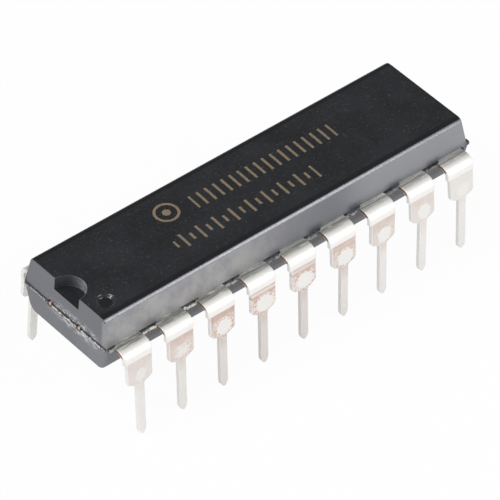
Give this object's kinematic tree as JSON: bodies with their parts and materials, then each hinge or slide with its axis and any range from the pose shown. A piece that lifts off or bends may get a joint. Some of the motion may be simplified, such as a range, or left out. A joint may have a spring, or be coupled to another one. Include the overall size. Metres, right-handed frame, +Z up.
{
  "type": "dip integrated circuit chip",
  "caption": "Dual in-line integrated circuit: a black moulded body with an index notch and two rows of bent plated leads for through-hole boards.",
  "frame": {"origin": "centre of the package in plan, on the plane of the lead tips", "axes": "+X along the body, away from the notch end; +Y from the row of pins 1 to 9 to the row of pins 10 to 18; +Z up through the top face"},
  "size_m": [0.023, 0.0086, 0.007],
  "materials": {
    "mould_compound": "fine matte, spark eroded mould",
    "tin_plated_lead": "bright tin plating, thin and coppery on the legs",
    "lead_frame_copper": "bare sheared copper alloy",
    "silver_epoxy": "dull cured adhesive",
    "silicon": "polished",
    "gold_wire": "drawn gold"
  },
  "bodies": {
    "root": {"moulded_body": "mould_compound", "die_pad": "lead_frame_copper", "die_attach": "silver_epoxy", "die": "silicon", "lead_01": "tin_plated_lead", "lead_02": "tin_plated_lead", "lead_03": "tin_plated_lead", "lead_04": "tin_plated_lead", "lead_05": "tin_plated_lead", "lead_06": "tin_plated_lead", "lead_07": "tin_plated_lead", "lead_08": "tin_plated_lead", "lead_09": "tin_plated_lead", "lead_10": "tin_plated_lead", "lead_11": "tin_plated_lead", "lead_12": "tin_plated_lead", "lead_13": "tin_plated_lead", "lead_14": "tin_plated_lead", "lead_15": "tin_plated_lead", "lead_16": "tin_plated_lead", "lead_17": "tin_plated_lead", "lead_18": "tin_plated_lead", "bond_wire_01": "gold_wire", "bond_wire_02": "gold_wire", "bond_wire_03": "gold_wire", "bond_wire_04": "gold_wire", "bond_wire_05": "gold_wire", "bond_wire_06": "gold_wire", "bond_wire_07": "gold_wire", "bond_wire_08": "gold_wire", "bond_wire_09": "gold_wire", "bond_wire_10": "gold_wire", "bond_wire_11": "gold_wire", "bond_wire_12": "gold_wire", "bond_wire_13": "gold_wire", "bond_wire_14": "gold_wire", "bond_wire_15": "gold_wire", "bond_wire_16": "gold_wire", "bond_wire_17": "gold_wire", "bond_wire_18": "gold_wire"}
  },
  "joints": []
}
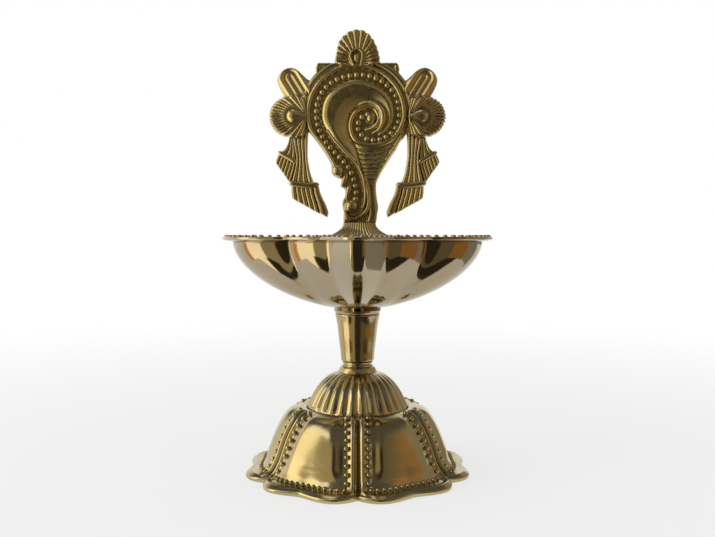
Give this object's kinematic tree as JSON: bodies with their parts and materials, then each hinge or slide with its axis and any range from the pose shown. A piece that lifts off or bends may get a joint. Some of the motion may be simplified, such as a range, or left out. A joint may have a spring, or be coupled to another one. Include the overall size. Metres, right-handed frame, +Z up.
{
  "type": "footed oil lamp",
  "caption": "Footed brass oil lamp: petalled foot, turned stem, lobed oil bowl with a wick beak, and an upright shell relief plaque at the back.",
  "frame": {"origin": "on the floor, on the axis of the stem, which is the middle of the lamp's footprint", "axes": "+Z up along the stem, -Y to the front where the wick beak points, +Y to the back where the plaque stands, +X to the right seen from the front"},
  "size_m": [0.1092, 0.0947, 0.1879],
  "materials": {
    "bowl_brass": "mirror polished pale brass",
    "foot_brass": "polished golden brass",
    "plaque_brass": "cast relief, polished high spots, darker antique ground",
    "fastener_brass": "plain turned brass"
  },
  "bodies": {
    "root": {"foot_skirt": "foot_brass", "foot_dome": "foot_brass", "stem": "foot_brass", "bowl_boss": "bowl_brass", "bowl": "bowl_brass", "tie_rod": "fastener_brass", "rod_washer": "fastener_brass", "rod_nut": "fastener_brass", "plaque_foot": "plaque_brass", "plaque_screw_left": "fastener_brass", "plaque_screw_right": "fastener_brass", "plaque": "plaque_brass"}
  },
  "joints": []
}
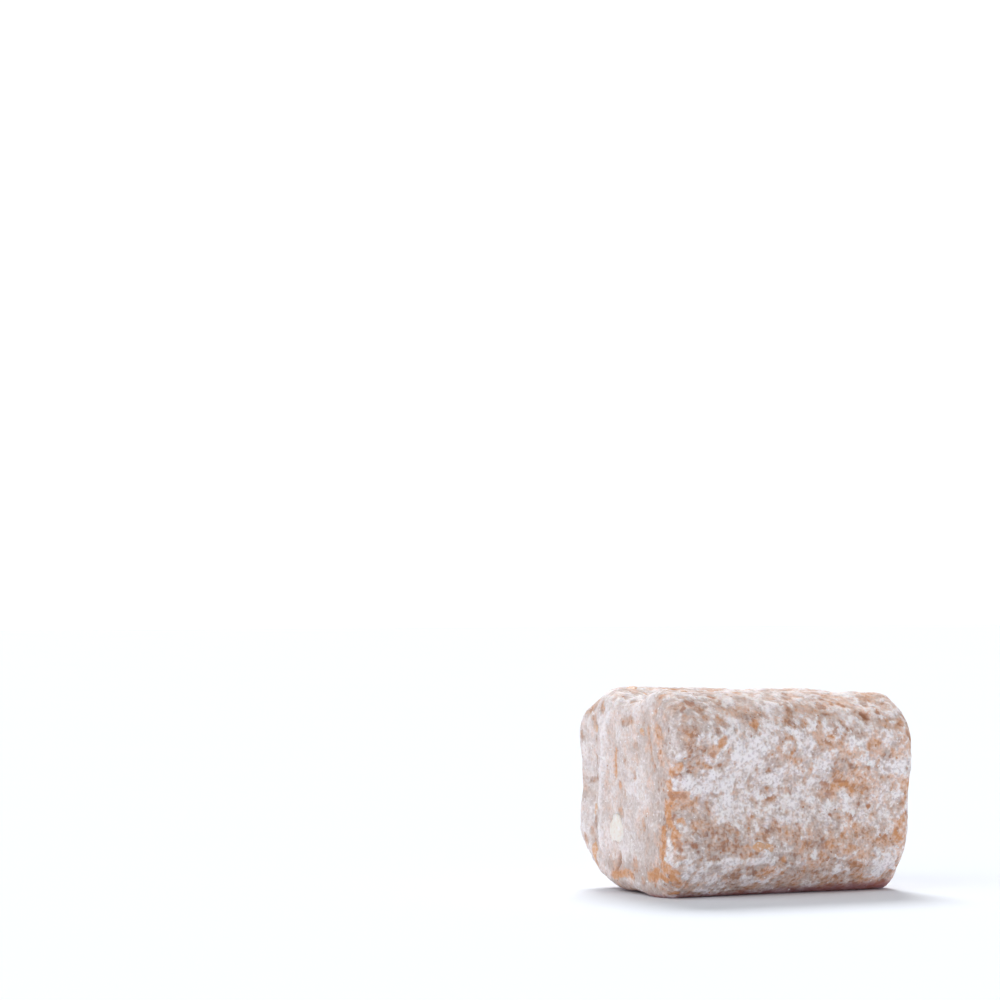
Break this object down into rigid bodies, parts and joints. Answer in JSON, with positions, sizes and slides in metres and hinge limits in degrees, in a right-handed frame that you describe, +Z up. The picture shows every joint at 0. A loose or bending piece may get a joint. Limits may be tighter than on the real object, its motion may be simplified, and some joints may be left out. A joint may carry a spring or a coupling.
{
  "type": "sugar-dusted nut chocolate truffle",
  "caption": "Whole bar-shaped truffle of nut mass with a four-lobed section and wire-cut ends, dusted all over with fine sugar, lying on its side.",
  "frame": {"origin": "under the middle of the bar, on the surface that it lies on", "axes": "+X along the bar towards its right end, +Y to the back, +Z up"},
  "size_m": [0.0292, 0.0218, 0.0211],
  "materials": {
    "sugared_nut_mass": "tan nut mass under a thin, uneven dusting of white sugar, matt"
  },
  "bodies": {
    "root": {"truffle": "sugared_nut_mass"}
  },
  "joints": []
}
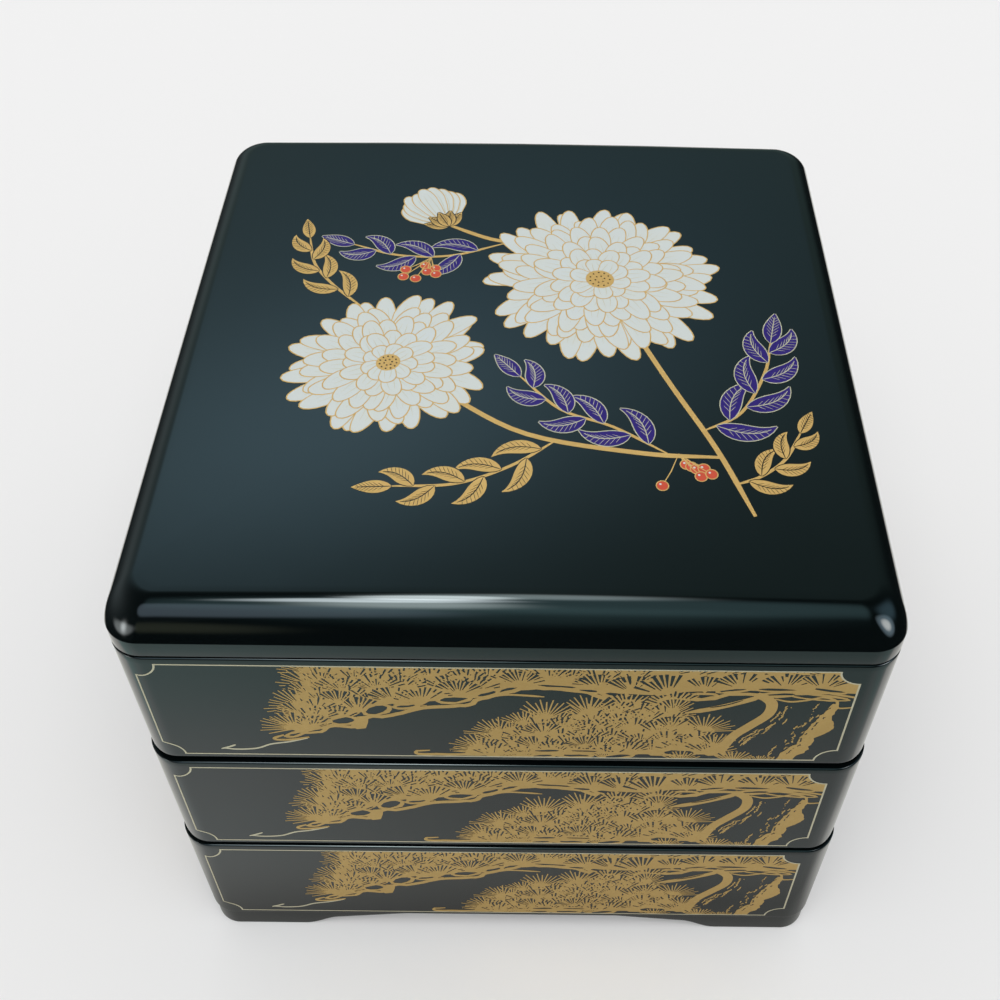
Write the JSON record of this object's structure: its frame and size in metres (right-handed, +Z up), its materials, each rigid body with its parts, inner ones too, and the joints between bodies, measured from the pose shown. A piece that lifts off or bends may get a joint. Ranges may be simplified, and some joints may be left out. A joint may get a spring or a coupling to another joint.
{
  "type": "tiered food box",
  "caption": "Square glossy lacquer food box: stacked trays with shadow-line seams and corner feet under a domed lift-off lid, for packing and serving food.",
  "frame": {"origin": "middle of the box at the level of the feet's soles", "axes": "+Z up, through the middle of the stack; the front faces -Y"},
  "size_m": [0.196, 0.196, 0.1786],
  "materials": {
    "black_green_lacquer": "gloss",
    "gold_print": "satin",
    "pearl_print": "satin",
    "violet_print": "satin",
    "red_print": "satin"
  },
  "bodies": {
    "root": {"bottom_tier": "black_green_lacquer", "middle_tier": "black_green_lacquer", "top_tier": "black_green_lacquer", "lid": "black_green_lacquer"}
  },
  "joints": []
}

================

Problem statement »
Print every record above exactly as written.

Solution for this exercise »
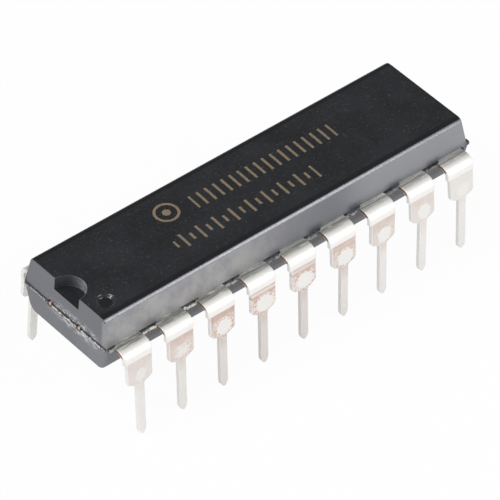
Give this object's kinematic tree as JSON: bodies with their parts and materials, then each hinge or slide with its axis and any range from the pose shown. A piece that lifts off or bends may get a joint. Some of the motion may be simplified, such as a range, or left out. A joint may have a spring, or be coupled to another one. Include the overall size. Metres, right-handed frame, +Z up.
{
  "type": "dip integrated circuit chip",
  "caption": "Dual in-line integrated circuit: a black moulded body with an index notch and two rows of bent plated leads for through-hole boards.",
  "frame": {"origin": "centre of the package in plan, on the plane of the lead tips", "axes": "+X along the body, away from the notch end; +Y from the row of pins 1 to 9 to the row of pins 10 to 18; +Z up through the top face"},
  "size_m": [0.023, 0.0086, 0.007],
  "materials": {
    "mould_compound": "fine matte, spark eroded mould",
    "tin_plated_lead": "bright tin plating, thin and coppery on the legs",
    "lead_frame_copper": "bare sheared copper alloy",
    "silver_epoxy": "dull cured adhesive",
    "silicon": "polished",
    "gold_wire": "drawn gold"
  },
  "bodies": {
    "root": {"moulded_body": "mould_compound", "die_pad": "lead_frame_copper", "die_attach": "silver_epoxy", "die": "silicon", "lead_01": "tin_plated_lead", "lead_02": "tin_plated_lead", "lead_03": "tin_plated_lead", "lead_04": "tin_plated_lead", "lead_05": "tin_plated_lead", "lead_06": "tin_plated_lead", "lead_07": "tin_plated_lead", "lead_08": "tin_plated_lead", "lead_09": "tin_plated_lead", "lead_10": "tin_plated_lead", "lead_11": "tin_plated_lead", "lead_12": "tin_plated_lead", "lead_13": "tin_plated_lead", "lead_14": "tin_plated_lead", "lead_15": "tin_plated_lead", "lead_16": "tin_plated_lead", "lead_17": "tin_plated_lead", "lead_18": "tin_plated_lead", "bond_wire_01": "gold_wire", "bond_wire_02": "gold_wire", "bond_wire_03": "gold_wire", "bond_wire_04": "gold_wire", "bond_wire_05": "gold_wire", "bond_wire_06": "gold_wire", "bond_wire_07": "gold_wire", "bond_wire_08": "gold_wire", "bond_wire_09": "gold_wire", "bond_wire_10": "gold_wire", "bond_wire_11": "gold_wire", "bond_wire_12": "gold_wire", "bond_wire_13": "gold_wire", "bond_wire_14": "gold_wire", "bond_wire_15": "gold_wire", "bond_wire_16": "gold_wire", "bond_wire_17": "gold_wire", "bond_wire_18": "gold_wire"}
  },
  "joints": []
}
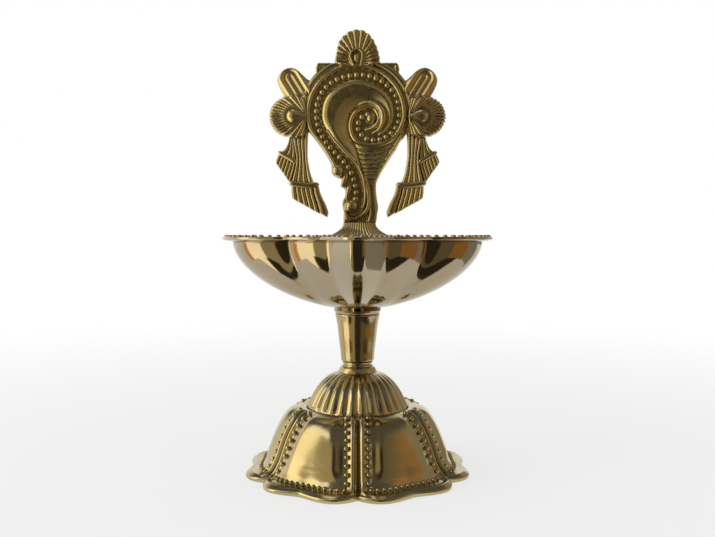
Give this object's kinematic tree as JSON: bodies with their parts and materials, then each hinge or slide with its axis and any range from the pose shown. A piece that lifts off or bends may get a joint. Some of the motion may be simplified, such as a range, or left out. A joint may have a spring, or be coupled to another one. Include the overall size. Metres, right-handed frame, +Z up.
{
  "type": "footed oil lamp",
  "caption": "Footed brass oil lamp: petalled foot, turned stem, lobed oil bowl with a wick beak, and an upright shell relief plaque at the back.",
  "frame": {"origin": "on the floor, on the axis of the stem, which is the middle of the lamp's footprint", "axes": "+Z up along the stem, -Y to the front where the wick beak points, +Y to the back where the plaque stands, +X to the right seen from the front"},
  "size_m": [0.1092, 0.0947, 0.1879],
  "materials": {
    "bowl_brass": "mirror polished pale brass",
    "foot_brass": "polished golden brass",
    "plaque_brass": "cast relief, polished high spots, darker antique ground",
    "fastener_brass": "plain turned brass"
  },
  "bodies": {
    "root": {"foot_skirt": "foot_brass", "foot_dome": "foot_brass", "stem": "foot_brass", "bowl_boss": "bowl_brass", "bowl": "bowl_brass", "tie_rod": "fastener_brass", "rod_washer": "fastener_brass", "rod_nut": "fastener_brass", "plaque_foot": "plaque_brass", "plaque_screw_left": "fastener_brass", "plaque_screw_right": "fastener_brass", "plaque": "plaque_brass"}
  },
  "joints": []
}
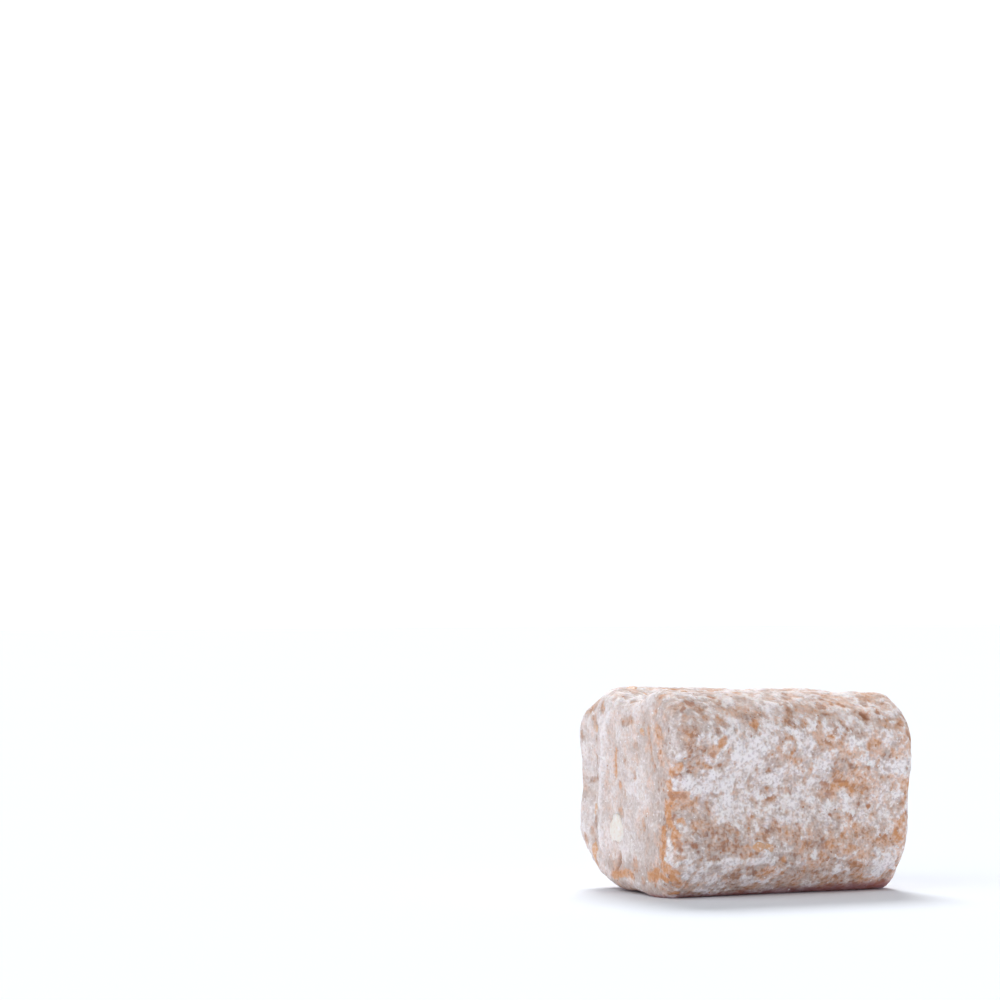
Break this object down into rigid bodies, parts and joints. Answer in JSON, with positions, sizes and slides in metres and hinge limits in degrees, in a right-handed frame that you describe, +Z up. The picture shows every joint at 0. A loose or bending piece may get a joint. Limits may be tighter than on the real object, its motion may be simplified, and some joints may be left out. A joint may carry a spring or a coupling.
{
  "type": "sugar-dusted nut chocolate truffle",
  "caption": "Whole bar-shaped truffle of nut mass with a four-lobed section and wire-cut ends, dusted all over with fine sugar, lying on its side.",
  "frame": {"origin": "under the middle of the bar, on the surface that it lies on", "axes": "+X along the bar towards its right end, +Y to the back, +Z up"},
  "size_m": [0.0292, 0.0218, 0.0211],
  "materials": {
    "sugared_nut_mass": "tan nut mass under a thin, uneven dusting of white sugar, matt"
  },
  "bodies": {
    "root": {"truffle": "sugared_nut_mass"}
  },
  "joints": []
}
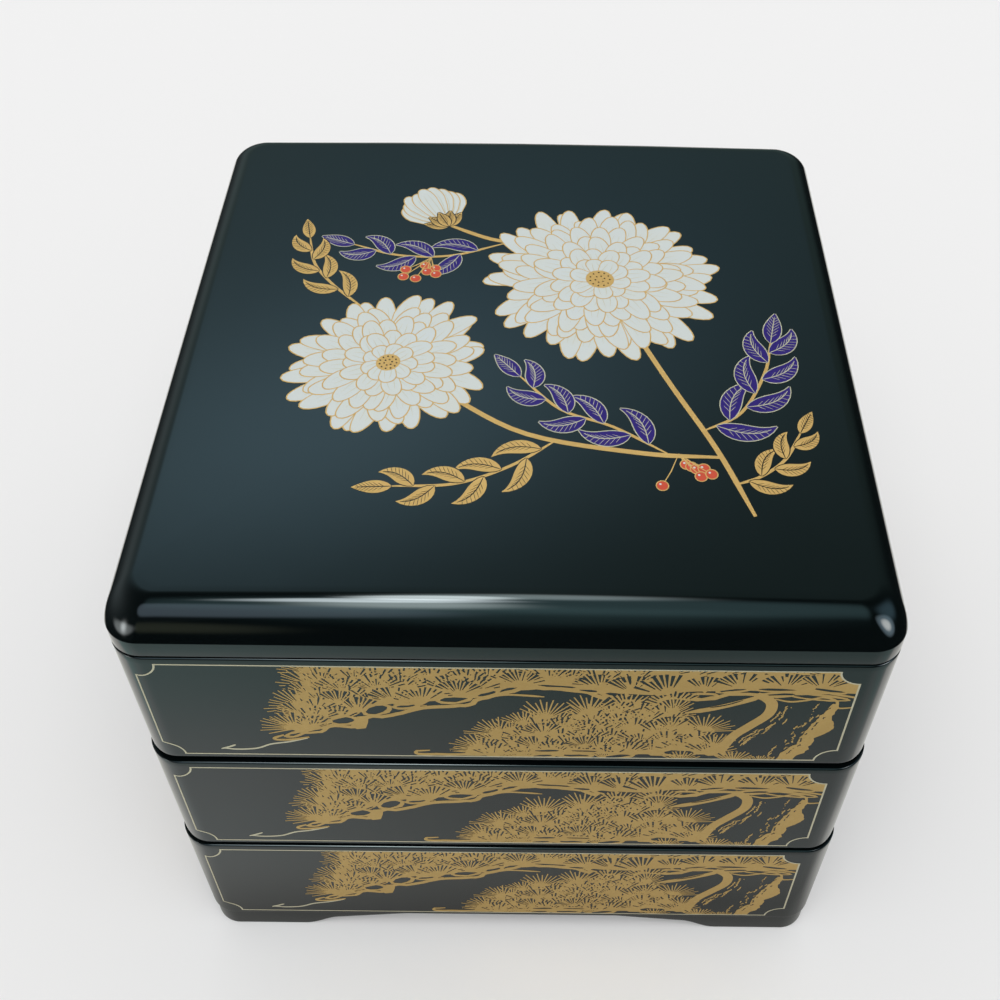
Write the JSON record of this object's structure: its frame and size in metres (right-handed, +Z up), its materials, each rigid body with its parts, inner ones too, and the joints between bodies, measured from the pose shown. A piece that lifts off or bends may get a joint. Ranges may be simplified, and some joints may be left out. A joint may get a spring or a coupling to another joint.
{
  "type": "tiered food box",
  "caption": "Square glossy lacquer food box: stacked trays with shadow-line seams and corner feet under a domed lift-off lid, for packing and serving food.",
  "frame": {"origin": "middle of the box at the level of the feet's soles", "axes": "+Z up, through the middle of the stack; the front faces -Y"},
  "size_m": [0.196, 0.196, 0.1786],
  "materials": {
    "black_green_lacquer": "gloss",
    "gold_print": "satin",
    "pearl_print": "satin",
    "violet_print": "satin",
    "red_print": "satin"
  },
  "bodies": {
    "root": {"bottom_tier": "black_green_lacquer", "middle_tier": "black_green_lacquer", "top_tier": "black_green_lacquer", "lid": "black_green_lacquer"}
  },
  "joints": []
}